Edited 2013-01-18 14:04 UTC
henderson101,
It might be a matter of preference. I often find that I don't like the way inheritance is used and strongly prefer interfaces myself. This is one reason I like .net over C++. The "IS A" relationship and "HAS A" relationships often tread very thin lines and with the exception of polymorphism the differences become syntactic rather than expressive.





Member since:
2009-08-18
I agree that VB syntax isn't the best.
I have mostly written C#, Java, PHP and JavaScript. I have never coded in classic VB, So I tend to write VB like C#.
We have a lot of points in our code base (that is mostly inherited), where Try ... Catch is mis-used, and that is one of the better things I have to deal with.
* Functions doing more than one thing and multiple return values of the same type (usually string) which mean different things depending on how it is used.
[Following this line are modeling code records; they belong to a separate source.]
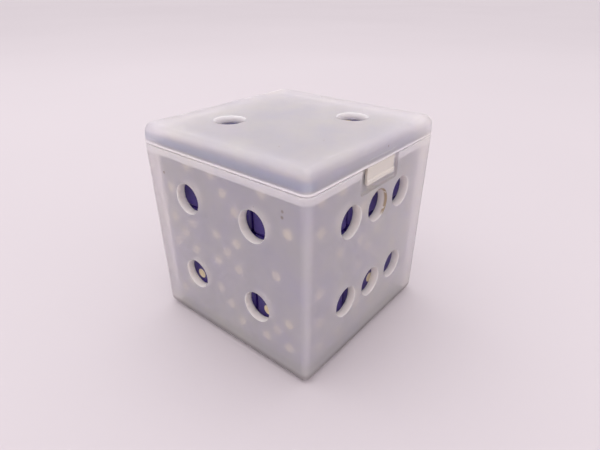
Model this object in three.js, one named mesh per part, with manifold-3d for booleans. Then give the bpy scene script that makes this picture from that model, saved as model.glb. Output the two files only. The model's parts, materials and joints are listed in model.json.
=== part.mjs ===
// A dice-shaped case of frosted plastic with a hinged snap lid, filled with 27 playing dice.
//
// Millimetres, +Z up. The origin is the middle of the case's underside.
// The latch is on the -Y side and the living hinge on the +Y side. Each side of the case, the
// lid and the floor are drilled through with the spots of a die: opposite faces add up to seven.

import * as THREE from 'three';
import { mergeVertices } from 'three/addons/utils/BufferGeometryUtils.js';
import { RoundedBoxGeometry } from 'three/addons/geometries/RoundedBoxGeometry.js';
import Module from 'manifold-3d';

const wasm = await Module();
wasm.setup();

// ---- Driving dimensions ----

// Dice: a block of three by three by three
const DIE = 16;                // edge of one die
const DIE_ROUND = 1.2;         // radius along a die's edges
const SIDE_GAP = 0.4;          // between neighbours in a layer
const LAYER_GAP = 0.1;         // between layers, and under the lowest

// Case
const PLAY = 0.3;              // from the block of dice to the wall
const WALL = 2.6;
const FLOOR = 3.0;
const RIM_Z = 50.5;            // top of the case's rim
const CORNER = 2.4;            // radius of the upright corners
const EDGE_ROUND = 2.3;        // radius along the bottom edges, and along the lid's top edges
const CASE_DRAFT = 0.01;       // how far each side leans in, for each millimetre down from the rim

// Rebate inside the rim, which the lid's tongue drops into
const REBATE_DEPTH = 1.8;
const REBATE_WIDTH = 1.25;
const TONGUE = 0.9;            // thickness of the tongue
const TONGUE_DROP = 1.5;       // how far it reaches below the rim
const TONGUE_PLAY = 0.2;       // between tongue and rebate

// Lid
const SEAM_GAP = 0.1;          // between the rim and the lid's lower edge
const LID_HEIGHT = 5.2;
const LID_TOP = 2.0;           // thickness of the lid's top
const LID_DRAFT = 0.08;        // how far each side leans in, for each millimetre up from the seam

// Spots drilled through the walls
const SPOT_R = 4.1;
const SPOT_PITCH = 11.25;      // from a face's middle to its outer rows and columns
const SPOT_SIDES = 24;

// Latch: a tab on the lid's front edge that lies in a recess of the case's front wall
const RECESS_WIDTH = 16.4;
const RECESS_DROP = 6.2;       // below the rim
const RECESS_DEPTH = 1.0;
const BEAD_WIDTH = 8;
const BEAD_Z = 47.2;
const BEAD_PROUD = 0.1;        // how far the snap bead stands out from the recess
const TAB_WIDTH = 12;
const TAB_DROP = 4.3;          // below the seam
const TAB_THICK = 0.8;
const TAB_CLEAR = 0.2;         // from the recess to the tab
const PAD_RISE = 1.8;          // the thicker pad of the lid that the tab grows from, above the seam
const LIP_HEIGHT = 1.2;        // the thicker lip along the tab's lower edge
const LIP_PROUD = 0.25;

// Living hinge: a thin web folded over the seam at the back
const WEB_WIDTH = 36;
const WEB_THICK = 0.35;
const WEB_GAP = 0.3;           // between the web's two leaves
const WEB_REACH = 0.4;         // from the back wall to the web's fold line

// Gap kept between meshes that belong together, such as the web and the wall it grows from
const JOIN_GAP = 0.1;

// ---- Sizes that follow from them ----

const DIE_PITCH = DIE + SIDE_GAP;
const BLOCK_HALF = (3 * DIE + 2 * SIDE_GAP) / 2;
const INNER_HALF = BLOCK_HALF + PLAY;
const OUTER_HALF = INNER_HALF + WALL;
const SEAM_Z = RIM_Z + SEAM_GAP;
const TOP_Z = SEAM_Z + LID_HEIGHT;
const MID_Z = TOP_Z / 2;
const REBATE_HALF = INNER_HALF + REBATE_WIDTH;
const TONGUE_HALF = REBATE_HALF - TONGUE_PLAY;
const LID_INNER_HALF = TONGUE_HALF - TONGUE;
const RECESS_Y = -(OUTER_HALF - RECESS_DEPTH);
const TAB_BACK = RECESS_Y - TAB_CLEAR;
const TAB_FRONT = TAB_BACK - TAB_THICK;
const FOLD_Y = OUTER_HALF + WEB_REACH;
const FAR = 100;               // longer than anything here, for cutting blocks

// ---- Shape helpers ----

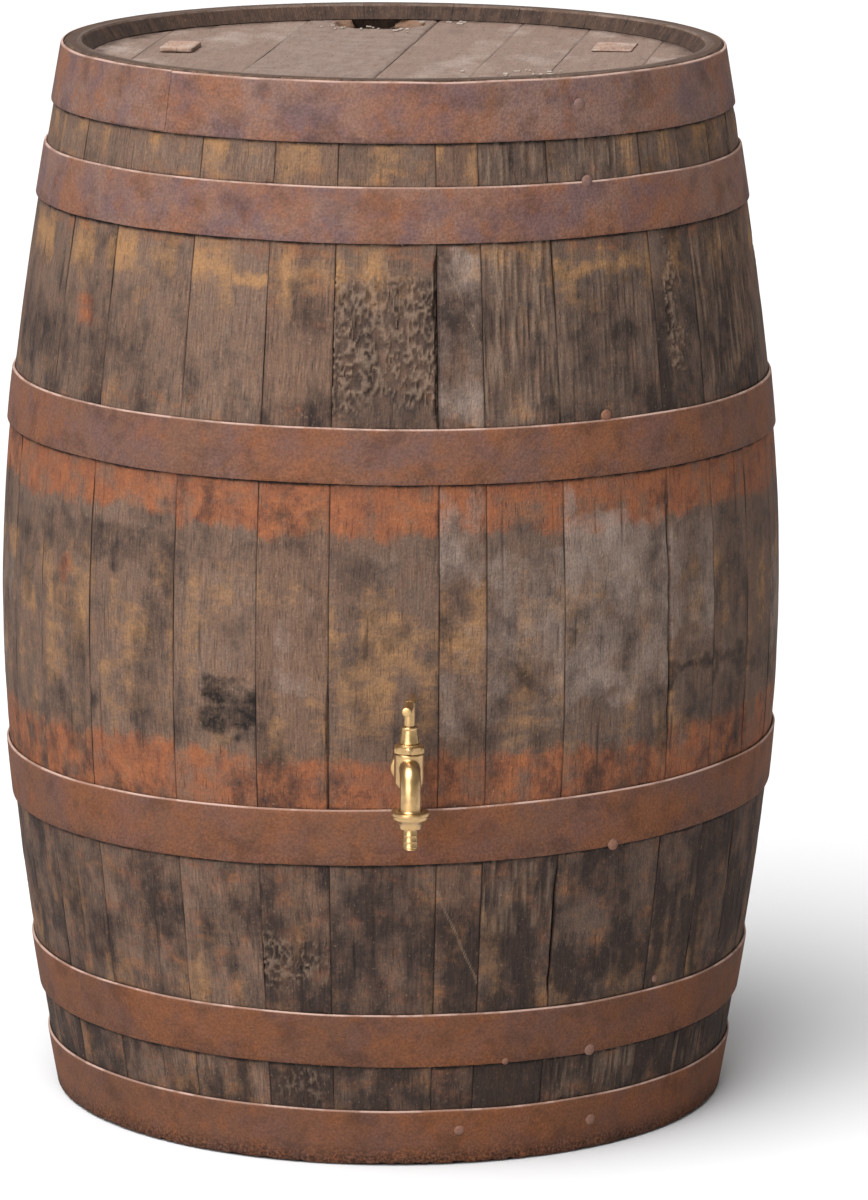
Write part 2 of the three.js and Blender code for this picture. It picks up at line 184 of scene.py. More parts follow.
def noise(x, y, seed):
    """Smooth noise from -1 to 1: lattice numbers blended by 3t^2 - 2t^3 between the four corners."""
    x, y = np.broadcast_arrays(np.asarray(x, float), np.asarray(y, float))
    column, row = np.floor(x).astype(np.int64), np.floor(y).astype(np.int64)
    across, up = x - column, y - row
    across, up = across**2 * (3 - 2 * across), up**2 * (3 - 2 * up)
    low = lattice(column, row, seed) * (1 - across) + lattice(column + 1, row, seed) * across
    high = lattice(column, row + 1, seed) * (1 - across) + lattice(column + 1, row + 1, seed) * across
    return low * (1 - up) + high * up


def layered(x, y, seed, layers=3):
    """Noise at doubling frequency and halving height, added up."""
    return sum(noise(x * 2**i, y * 2**i, seed + i) / 2**i for i in range(layers)) / 1.5


def ease(value, start, end):
    """0 before start, 1 after end, and 3t^2 - 2t^3 in between."""
    t = np.clip((value - start) / (end - start), 0, 1)
    return t * t * (3 - 2 * t)


def shell(rings, closed=False):
    """Closed surface through rings of points: quads from ring to ring, and flat ends or a closed round.
    Gives points, quads and end faces, all facing out: they are turned over if the volume is negative."""
    rings = np.asarray(rings, float)
    rows, columns = rings.shape[:2]
    points = rings.reshape(-1, 3)
    row = np.arange(rows if closed else rows - 1)[:, None]
    column = np.arange(columns)
    beside = (column + 1) % columns
    above = (row + 1) % rows * columns
    row = row * columns
    quads = np.stack([row + column, row + beside, above + beside, above + column], -1).reshape(-1, 4)
    ends = [] if closed else [column[::-1], (rows - 1) * columns + column]
    a, b, c, d = (points[quads[:, i]] - points.mean(0) for i in range(4))
    volume = np.einsum("ij,ij->", a, np.cross(b, c)) + np.einsum("ij,ij->", a, np.cross(c, d))
    if volume < 0:
        quads, ends = quads[:, ::-1], [end[::-1] for end in ends]
    return points, quads, ends


def make(name, shells, material, sharp=None):
    """An object of one or more shells, in metres, shaded smooth up to an angle in degrees if it is given."""
    points, quads, ends, count = [], [], [], 0
    for shell_points, shell_quads, shell_ends in shells:
        points.append(shell_points)
        quads.append(shell_quads + count)
        ends += [end + count for end in shell_ends]
        count += len(shell_points)
    quads = np.concatenate(quads)
    corners = np.concatenate([quads.ravel(), *ends]).astype(np.int32)
    sizes = np.array([4] * len(quads) + [len(end) for end in ends])
    mesh = bpy.data.meshes.new(name)
    mesh.vertices.add(count)
    mesh.vertices.foreach_set("co", (np.concatenate(points) / 1000).astype(np.float32).ravel())
    mesh.loops.add(len(corners))
    mesh.loops.foreach_set("vertex_index", corners)
    mesh.polygons.add(len(sizes))
    mesh.polygons.foreach_set("loop_start", (np.cumsum(sizes) - sizes).astype(np.int32))
    mesh.update(calc_edges=True)
    mesh.shade_smooth()
    if sharp:
        mesh.set_sharp_from_angle(angle=math.radians(sharp))
    mesh.materials.append(material)
    piece = bpy.data.objects.new(name, mesh)
    scene.collection.objects.link(piece)
    return piece


def note(piece, name, *values):
    """Stores three numbers for each point as the attribute that the piece's material reads."""
    points = np.zeros(len(piece.data.vertices))
    numbers = np.stack([points + value for value in values], -1)
    kept = piece.data.attributes.new(name, "FLOAT_VECTOR", "POINT")
    kept.data.foreach_set("vector", numbers.astype(np.float32).ravel())


def lay_grain(piece, along, up):
    """A UV map named grain, in metres, from two lengths in mm for each point."""
    points = np.empty(len(piece.data.loops), np.int32)
    piece.data.loops.foreach_get("vertex_index", points)
    grain = piece.data.uv_layers.new(name="grain")
    flat = np.stack(np.broadcast_arrays(along, up), -1)[points] / 1000
    grain.data.foreach_set("uv", flat.astype(np.float32).ravel())


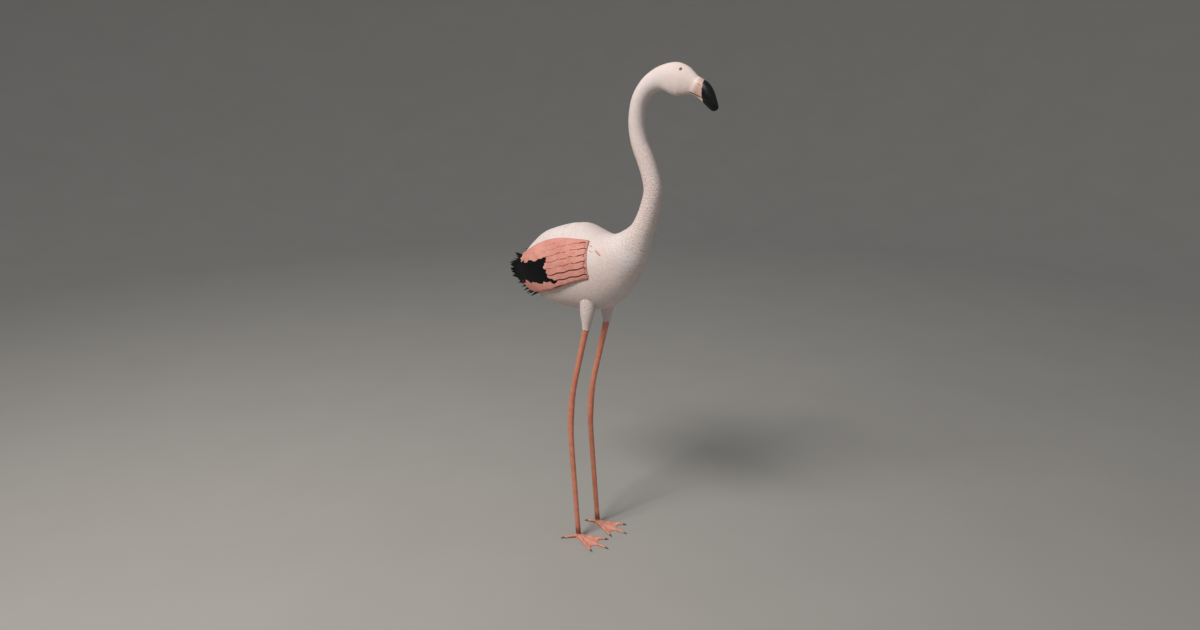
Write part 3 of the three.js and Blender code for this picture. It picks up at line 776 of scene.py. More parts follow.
# By distance from the face: the coat's depth, and the spacing of the skin's rings.
COAT_DEPTH = [
    (0, 0.1), (8, 0.3), (40, 0.5), (110, 0.75), (300, 1.2), (600, 2.4), (720, 7), (1000, 8), (1100, 4),
]
RING_SPACING = [(0, 2.2), (110, 2.2), (160, 4), (560, 5), (700, 8)]
EYE_RING_SPACING, EYE_RING_REACH = 0.62, 22
BODY_CORNERS = 128
EYE_CROWD, EYE_CROWD_REACH = 2.6, 0.28
HEAD_REACH = 70  # the eyes' folds lie within this distance of the face
SOCKET_DEPTH = 2.0
LID_FOLD, LID_FOLD_PITCH, LID_FOLD_REACH = 0.12, 1.25, 1.5


def coat_depth(distance):
    return graded(COAT_DEPTH, distance)


def spaced(start, end, spacing):
    """Places from start to end whose spacing is a function of the place."""
    places = [start]
    while places[-1] < end:
        places.append(places[-1] + spacing(places[-1]))
    places = np.array(places)
    return start + (places - start) * (end - start) / (places[-1] - start)


def eye_frame():
    """Where the head's surface is nearest to the left eyeball: its distance, its turn and the way out."""
    distance, turn = np.meshgrid(np.linspace(0, 80, 321), np.linspace(0, math.pi, 361), indexing="ij")
    away = body_surface(distance, turn, 0) - EYE
    gap = np.linalg.norm(away, axis=-1)
    nearest = np.unravel_index(gap.argmin(), gap.shape)
    return distance[nearest], turn[nearest], away[nearest] / gap[nearest]


EYE_DISTANCE, EYE_TURN, EYE_AXIS = eye_frame()


def from_eye(points):
    """Height over the nearer eyeball's centre along its axis, and distance from that axis."""
    away = np.stack([np.abs(points[..., 0]), points[..., 1], points[..., 2]], -1) - EYE
    high = away @ EYE_AXIS
    off_axis = np.linalg.norm(away - high[..., None] * EYE_AXIS, axis=-1)
    return high, np.where(high > 0, off_axis, 99.0)


def crowded_turns(count):
    """Angles round a ring, crowded near both eyes."""
    fine = np.linspace(-math.pi, math.pi, 2001)
    density = 1 + EYE_CROWD * np.exp(-(((np.abs(fine) - EYE_TURN) / EYE_CROWD_REACH) ** 2))
    travel = running_total((density[1:] + density[:-1]) / 2)
    return np.interp(np.linspace(0, 1, count, endpoint=False), travel / travel[-1], fine)


def eye_folds(points):
    """Press the eyes' sockets into the head and raise the lids round them."""
    high, r = from_eye(points)
    ball = np.sqrt(np.maximum(EYE_RADIUS**2 - r**2, 0))
    bare = high + EYE_SWELL * smooth(r, EYE_OUTER, EYE_INNER)
    wave = np.cos(FULL_TURN * (r - LID_OPENING) / LID_FOLD_PITCH)
    folds = LID_FOLD * wave * bump_at(r, BARE_RING, LID_FOLD_REACH)
    lid = mix(ball + 0.5, bare, smooth(r, LID_OPENING + 0.4, 6.3)) + folds
    new = mix(SOCKET_DEPTH, lid, smooth(r, LID_OPENING - 0.5, LID_OPENING + 0.15))
    outwards = np.where(points[..., :1] < 0, EYE_AXIS * (-1, 1, 1), EYE_AXIS)
    return points + outwards * np.where(r < EYE_OUTER, new - high, 0)[..., None]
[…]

* Very misleading variable names.
* Try ... Catch misused.
* Lack of understanding for some key OOP principles, a classic being two different types having say the first 5 properties and methods being exactly the same and having 2 or 3 properties that are different ... it is screaming to use inheritance, but it was just muddled together.
I could go on, but my main point was that any one of these problems aren't down to the language but down to lack of understanding of principles. I don't think any language magically fixes those.